Extra parts I don't have, 
games I don't know how to play, 
toy aisles I've never ventured down.
But then I thought, wait a minute, I'm married to Drew Jones. 
That guy is going to be a GREAT Dad and know just what to do with a boy. And since that thought, I've not been nervous at all.



Boys need good Dads. 
This boy is going to have the best.


Love you Drew.
And your cool hair.



Tuesday, March 15, 2011

35 weeks



Have you been wondering what's going on with our nursery?

Well, it shouldn't be long now before I have some photos to share.

It's been slow going but we are close to being finished. 

The changing table that we want is out of stock, but will be back in stock the beginning of April. Whew!

The crib is up and the dresser (which is vintage from Drew Jones' childhood)is in place and full of clothes and diapers.

Drew Jones hung up a fabulous painting last week he did. 

Curtains are going up soon. 

And we have an amazing blanket my Mom made and a big blue floor poof our friend Ciara made that add so much character to the room.

With all the color and pattern that is layered around, surprisingly the vibe remains serene in the room. I feel God's peace in there and sometimes will just go sit in the chair and enjoy it.

Excited for it to be complete and to share it with you.







Monday, March 14, 2011

Can you feel it?


March in Ohio is fickle. 
Raining for days and days. 
Then snowing and cold. 
Then sunny and 50 degrees. 
All in the matter of one week. 


On Saturday we got the sunny and 50's. A nice reminder that spring is on it's way.


I took the dogs outside to run and play in the sun. It's so cute how the wind blows Scout's ears around and how she closes her eyes and sniffs the air.


I am anticipating spring with hope.
New season.
New beginnings.
New life.









It's Monday and that means I'm on Love Everywhere. Come on over. :)

Wednesday, March 9, 2011

34 weeks



Last night as Drew Jones and I lay down to sleep the baby was booting and kicking with gusto as usual, so I asked Drew if he would like to feel. He reached out his hand in the dark and I put it in perfect position.


The baby banged and kicked and pushed against his hand and Drew Jones says, 


"Wow, does he do this every night?"


"Yes."


And then silence, because sometimes married people don't need to talk to know what each other is thinking.

Monday, March 7, 2011

One

Today is Scout's 1st Birthday! 

I pulled her up on my lap and told her that her Doggie Mom gave birth to her and 8 weeks later we found her and brought her home.

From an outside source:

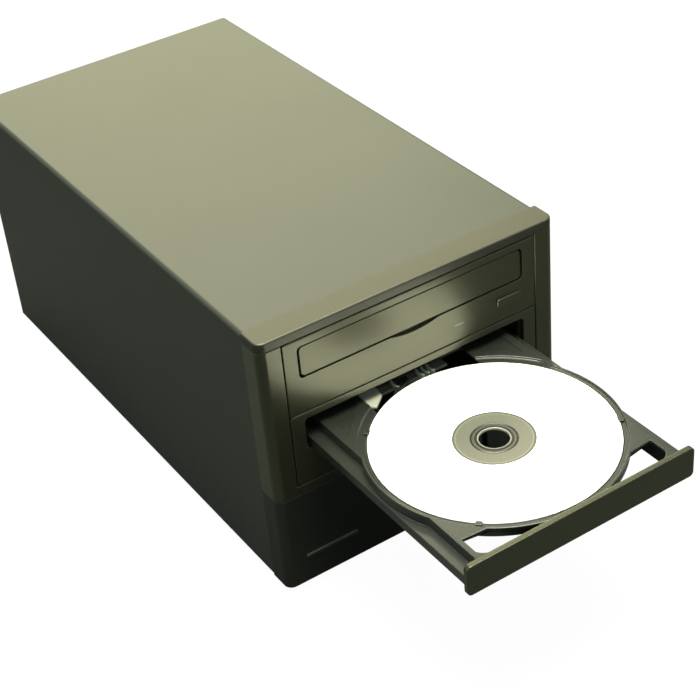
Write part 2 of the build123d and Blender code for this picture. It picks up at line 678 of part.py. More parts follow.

She licked my ear and squirmed to get down and 
wrestle with Rzeznik.



Happy Birthday Scout!


Stay sassy.


{By the way, I wrote another post for Love Everywhere today. Go here to read.}



Thursday, March 3, 2011

Sleepover for the Birthday Girl

Scout turns one this week. Drew Jones and I have been talking about it wistfully, sad that our baby pup is turning into a real dog. We will say things to her like "Did you know it's your birthday soon Scout? You're going to be a real dog!" and she just looks at us not having a clue what we're talking about.


She has started the transition from puppy food to adult food this week and has been extra sassy lately. Barking at every little noise, acting like she isn't potty trained, rebelling like a preteen.


Thankfully, her best bud Rzeznik (my Mom's dog) is staying with us for a little while. We are hoping his sweet, obedient temperament rubs off on our little headstrong lady. She is SO excited about him being here. She licks his face and they wrestle all day long. They wear each other out. 


Here's some photos of them last night. We were all very sleepy.



Wednesday, March 2, 2011

33 weeks


Nowadays it is not just a quick kick I see and feel, my entire belly moves and shivers. As I watch it I can visualize what he looks like in there. Shifting, kicking, rolling. Sometimes he will stretch a foot or hand out and press it against my belly and leave it there for awhile. He also gets hiccups often and I always feel bad for him because I hate having the hiccups.


I have been pretty tired this week which is why I haven't posted much. I can't believe I will be having a baby next month. Time is flying.